例:新しいファッションアイテムのデザイン
StyleGANを活用することで、既存のファッションデザインをベースにしながら、新しいスタイルの衣服を生成することができます。これにより、デザイナーはより斬新なアイデアを生み出す手助けを受けることができます。
3. 高解像度の画像生成
StyleGANは、非常に高解像度の画像生成が可能です。特に、芸術作品や建築物、さらには風景の写真など、詳細なディテールが求められる場面で活用されています。
例:風景画の生成
StyleGANは、風景画を生成するのにも使用されています。例えば、さまざまな風景をベースにしたスタイルを学習させ、新しいリアルな風景画像を作成することが可能です。これにより、仮想空間やゲームの背景などにも応用されています。
StyleGANのメリットとデメリット
メリット
- 高解像度かつリアルな画像生成: StyleGANは、非常に高品質な画像を生成する能力を持ちます。特に、顔の生成やファッション、風景など、細部までリアルな画像生成が可能です。
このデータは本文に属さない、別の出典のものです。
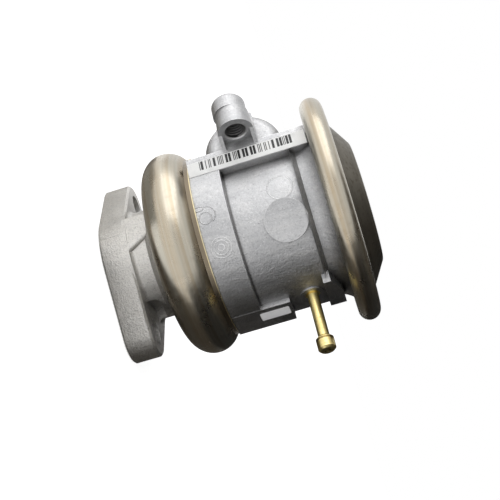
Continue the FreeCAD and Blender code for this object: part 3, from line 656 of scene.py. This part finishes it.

- スタイルの細かい制御: スタイルベースのアーキテクチャにより、生成画像の特定の特徴(目、口、髪型など)を細かく制御することができます。これにより、ユーザーは自由に画像の調整が可能です。
- 多様な応用分野: StyleGANは、エンターテインメント業界やファッション、さらには建築やデザインの分野でも広く応用されています。
デメリット
- 計算コストが高い: StyleGANは複雑なネットワーク構造を持っており、学習には大量のデータと計算リソースが必要です。そのため、モデルを訓練するには高性能なハードウェアが求められます。
- 不均一な結果が生じる場合がある: スタイルの混合やノイズの注入により、生成される画像が意図したものとは異なる結果になる場合があります。特に、スタイルの調整を誤ると、画像の一部が不自然になる可能性があります。
まとめ
今回は、StyleGANについて詳しく解説しました。StyleGANは、スタイルベースのアーキテクチャと高解像度の画像生成能力により、GANの中でも特に高い評価を受けているモデルです。特に顔画像生成やファッションデザイン、風景画の生成など、さまざまな応用分野でその効果が確認されています。次回は、条件付きGAN(cGAN)について解説し、生成するデータに条件を付加する技術について学びます。
次回予告
次回は、条件付きGAN(cGAN)について解説します。cGANは、生成するデータに条件を付加することで、特定の特徴を持つデータを生成することができます。例えば、特定の属性を持つ顔画像や、特定の色やスタイルを指定した画像生成が可能です。次回もお楽しみに!
注釈
- StyleGAN: スタイルベースのアーキテクチャを使用した高品質な画像生成モデル。
- スタイルベースのアーキテクチャ: 画像生成の各段階で異なるスタイルを適用することで、生成される画像の特定の特徴を制御する技術。
- スタイルの混合: 複数のスタイルを組み合わせて、新しい画像を生成する技術。
- プログレッシブな学習: 低解像度から高解像度へと段階的に学習することで、モデルが安定して学習できる手法。